University of Maryland’s Latest Crisis Shows It Hasn’t Learned a Thing

The communications team at University of Maryland (UMD) College Park must know that its past year has been bereft with poor decision-making. Last fall, the school made headlines for its poor handling of a crisis after student-athlete Jordan McNair died in early June 2018, a few weeks after collapsing during a rigorous football practice in late May.

Though it eventually did the right thing in firing coach D.J. Durkin, the school did its best to keep things quiet initially. UMD failed to communicate about McNair's death to alumni, students or parents for much of the summer. It stonewalled local press. Information flowed only after espn.com sought comment on a proposed story. UMD quickly issued a statement and scheduled a press conference. It was mid-August.

Even as espn.com's story hit the national media, the school remained incommunicado with students and parents. President Wallace Loh sent a letter to the campus as students returned to school in late August. By that point, media coverage had snowballed.

Defensive Failure

Now the beleaguered school finds another crisis on its hands. Once again poor communications and a defensive strategy backfired horribly. Late last week, The Washington Post ran a massive story re-telling the saga of an outbreak of adenovirus on campus last year. New reporting revealed that the school waited 18 days to notify stakeholders, including students and parents of the virus.

Freshman Olivia Paregol, 18, who contracted the virus, died last November, just as the McNair crisis finally reached some semblance of resolution.

“Along with the entire Board of Regents, I remain deeply saddened by the untimely passing of Olivia,” UMD board of regents chair Linda Gooden said last Friday, responding to the Post article. “Let me be clear, student safety is the first order of leadership and the highest priority at all of our campuses.”

Olivia Paregol’s father, Ian, disagreed. “From our perspective, the university has demonstrated a reckless pattern of indifference to the health and safety of staff and students,” he told WTOP.

A Pattern of Indifference

Ian Paregol's words are not hyperbole from a grieving father.

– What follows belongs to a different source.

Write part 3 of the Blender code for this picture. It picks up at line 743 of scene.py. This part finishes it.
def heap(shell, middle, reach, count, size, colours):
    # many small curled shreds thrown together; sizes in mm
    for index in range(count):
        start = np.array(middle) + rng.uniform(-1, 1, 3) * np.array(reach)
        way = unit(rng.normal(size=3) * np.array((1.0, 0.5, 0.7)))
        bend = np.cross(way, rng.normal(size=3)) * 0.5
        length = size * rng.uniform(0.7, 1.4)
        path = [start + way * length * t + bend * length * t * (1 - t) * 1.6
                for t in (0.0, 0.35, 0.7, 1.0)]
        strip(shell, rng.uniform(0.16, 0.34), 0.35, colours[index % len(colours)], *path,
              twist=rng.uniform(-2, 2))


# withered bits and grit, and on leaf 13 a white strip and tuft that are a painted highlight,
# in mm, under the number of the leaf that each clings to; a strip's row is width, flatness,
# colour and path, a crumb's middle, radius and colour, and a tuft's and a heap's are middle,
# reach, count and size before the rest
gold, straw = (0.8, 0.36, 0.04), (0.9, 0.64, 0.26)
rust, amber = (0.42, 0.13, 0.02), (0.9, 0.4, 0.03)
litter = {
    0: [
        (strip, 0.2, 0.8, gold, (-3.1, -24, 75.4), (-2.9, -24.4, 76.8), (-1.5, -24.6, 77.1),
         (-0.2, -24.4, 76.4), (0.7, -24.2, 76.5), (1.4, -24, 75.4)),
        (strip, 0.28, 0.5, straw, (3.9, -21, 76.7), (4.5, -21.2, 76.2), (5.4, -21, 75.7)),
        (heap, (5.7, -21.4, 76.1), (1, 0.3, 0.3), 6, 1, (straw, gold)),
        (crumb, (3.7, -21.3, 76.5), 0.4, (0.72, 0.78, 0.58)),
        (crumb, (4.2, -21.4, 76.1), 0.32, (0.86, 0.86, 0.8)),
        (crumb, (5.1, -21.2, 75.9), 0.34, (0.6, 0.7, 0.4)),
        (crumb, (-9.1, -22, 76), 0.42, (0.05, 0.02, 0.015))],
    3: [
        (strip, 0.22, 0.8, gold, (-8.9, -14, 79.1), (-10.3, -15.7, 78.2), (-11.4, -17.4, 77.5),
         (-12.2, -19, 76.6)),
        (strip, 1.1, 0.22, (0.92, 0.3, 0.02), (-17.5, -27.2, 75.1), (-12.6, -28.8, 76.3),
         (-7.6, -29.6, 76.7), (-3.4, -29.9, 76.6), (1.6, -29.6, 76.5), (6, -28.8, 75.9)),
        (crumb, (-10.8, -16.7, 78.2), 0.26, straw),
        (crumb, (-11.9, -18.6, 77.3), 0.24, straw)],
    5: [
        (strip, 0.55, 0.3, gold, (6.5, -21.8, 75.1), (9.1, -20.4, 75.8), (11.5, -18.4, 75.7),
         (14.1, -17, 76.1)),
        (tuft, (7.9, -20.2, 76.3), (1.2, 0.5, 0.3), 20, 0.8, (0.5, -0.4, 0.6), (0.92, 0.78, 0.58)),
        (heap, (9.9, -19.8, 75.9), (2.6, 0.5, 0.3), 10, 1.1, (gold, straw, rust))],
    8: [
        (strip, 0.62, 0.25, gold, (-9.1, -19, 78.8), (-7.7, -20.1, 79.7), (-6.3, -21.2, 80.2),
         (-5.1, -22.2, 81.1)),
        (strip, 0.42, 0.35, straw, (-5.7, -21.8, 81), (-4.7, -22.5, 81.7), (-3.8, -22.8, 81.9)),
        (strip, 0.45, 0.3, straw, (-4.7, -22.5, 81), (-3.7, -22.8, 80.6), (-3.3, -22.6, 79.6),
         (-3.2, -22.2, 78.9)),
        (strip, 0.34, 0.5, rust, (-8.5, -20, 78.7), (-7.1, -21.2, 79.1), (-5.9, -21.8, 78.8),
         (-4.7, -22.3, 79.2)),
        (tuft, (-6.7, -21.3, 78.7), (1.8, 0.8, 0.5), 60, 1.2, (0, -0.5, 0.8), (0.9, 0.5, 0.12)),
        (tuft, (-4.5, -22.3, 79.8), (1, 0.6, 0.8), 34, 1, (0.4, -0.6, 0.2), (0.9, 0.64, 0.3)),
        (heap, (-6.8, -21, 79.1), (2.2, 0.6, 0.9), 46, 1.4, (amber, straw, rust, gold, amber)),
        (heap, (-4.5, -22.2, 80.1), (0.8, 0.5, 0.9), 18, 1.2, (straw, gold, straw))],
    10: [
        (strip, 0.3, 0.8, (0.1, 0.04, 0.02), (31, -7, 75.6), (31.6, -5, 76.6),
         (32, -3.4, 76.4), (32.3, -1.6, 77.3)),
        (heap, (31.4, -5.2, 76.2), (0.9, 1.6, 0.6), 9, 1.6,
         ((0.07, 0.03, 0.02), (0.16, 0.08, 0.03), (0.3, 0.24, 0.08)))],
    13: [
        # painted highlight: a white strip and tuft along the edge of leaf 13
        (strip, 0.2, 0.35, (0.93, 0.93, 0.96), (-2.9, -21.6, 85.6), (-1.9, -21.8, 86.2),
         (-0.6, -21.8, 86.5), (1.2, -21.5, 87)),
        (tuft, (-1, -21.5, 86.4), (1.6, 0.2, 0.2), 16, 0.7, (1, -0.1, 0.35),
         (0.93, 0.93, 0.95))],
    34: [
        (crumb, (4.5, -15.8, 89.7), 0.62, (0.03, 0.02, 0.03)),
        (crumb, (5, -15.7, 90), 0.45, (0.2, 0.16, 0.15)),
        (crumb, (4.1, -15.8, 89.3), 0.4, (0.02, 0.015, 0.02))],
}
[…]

In fact, as last week's Post article makes clear, the school failed to act at every stage of his daughter's illness without mounting pressure from parents.

"Widespread mold that fall had forced the temporary evacuation of nearly 600 students in Elkton Hall after outraged parents besieged officials at the state’s flagship university," the Post reported last week.

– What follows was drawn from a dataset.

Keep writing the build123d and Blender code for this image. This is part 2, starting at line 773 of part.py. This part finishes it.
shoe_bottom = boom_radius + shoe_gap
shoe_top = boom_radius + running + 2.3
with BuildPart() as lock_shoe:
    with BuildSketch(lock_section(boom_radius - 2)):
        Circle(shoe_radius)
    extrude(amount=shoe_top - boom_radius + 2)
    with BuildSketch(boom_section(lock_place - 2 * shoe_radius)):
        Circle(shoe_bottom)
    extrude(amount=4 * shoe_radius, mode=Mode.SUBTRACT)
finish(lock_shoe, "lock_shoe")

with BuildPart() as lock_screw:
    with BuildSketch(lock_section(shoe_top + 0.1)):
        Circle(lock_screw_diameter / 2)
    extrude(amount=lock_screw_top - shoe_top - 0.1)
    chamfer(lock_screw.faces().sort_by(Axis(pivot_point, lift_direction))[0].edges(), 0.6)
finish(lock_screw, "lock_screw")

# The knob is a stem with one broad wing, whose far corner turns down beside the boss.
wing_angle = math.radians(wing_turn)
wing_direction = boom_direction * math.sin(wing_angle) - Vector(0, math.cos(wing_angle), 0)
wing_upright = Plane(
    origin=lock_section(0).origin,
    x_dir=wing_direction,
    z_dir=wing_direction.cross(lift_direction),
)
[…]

"But the university waited 18 days to tell the community after learning the virus was present on campus. Officials discussed—but decided against—notifying students with compromised immune systems and residents living in Elkton Hall..." Ultimately the virus struck more than 40 students.

University officials come off as defensive in the Post article. The school removed the mold in September 2018, they said. In addition, students were advised about preventing the spread of viruses. Officials insisted they exceeded their legal obligation, and that public health officials advised them not to inform the public. After the incident, the school hired two outside doctors to review its response procedures.  The doctors "confirmed" the school handled things well, Dr. Linda M. Clement, VP of student affairs, said.

Medical Corroboration is not a Substitute for Crisis Prep

At every point in the Post's painfully chronicled read, UMD's explanations for not acting sooner rests on the fact that its communications team followed non-communicators, including medical experts and board members. The opinions of medical experts led the communications effort.

When Olivia's father confronted president Loh after his daughter's death, Loh noted "he had many employees and relied on their expertise for advice," the Post reported.

Takeaways here are numerous. One is that expert corroboration is helpful only when the experts are right. Used as a defense for a questionable move, particularly in hindsight, an expert's words are worthless.

In addition, stay in your lane. Medical experts are best when advising about health. Let communicators handle crisis communications. A medical panel might sanction UMD's 18-day wait. It's immoral in the court of public opinion, though.

At several points in its story, The Post implies that the school let its mold and subsequent adenovirus crises drag on because it was head down on the McNair death scandal. Had the comms team trained its medical experts on crisis comms, one has to wonder if its clear lack of resources would have still been an issue. Crisis comms is everyone's responsibility, not just the comms team—but it's the communicator's job to lead in such situations, not just in reaction, but from a proactive mindset.

Instead, we have a reversal—medical experts not only made diagnoses, but recommended students not be notified—that could have been avoided had UMD's communications team owned the crisis mitigation strategy. Sadly, this wasn't the case, and more students were exposed to the virus because of it.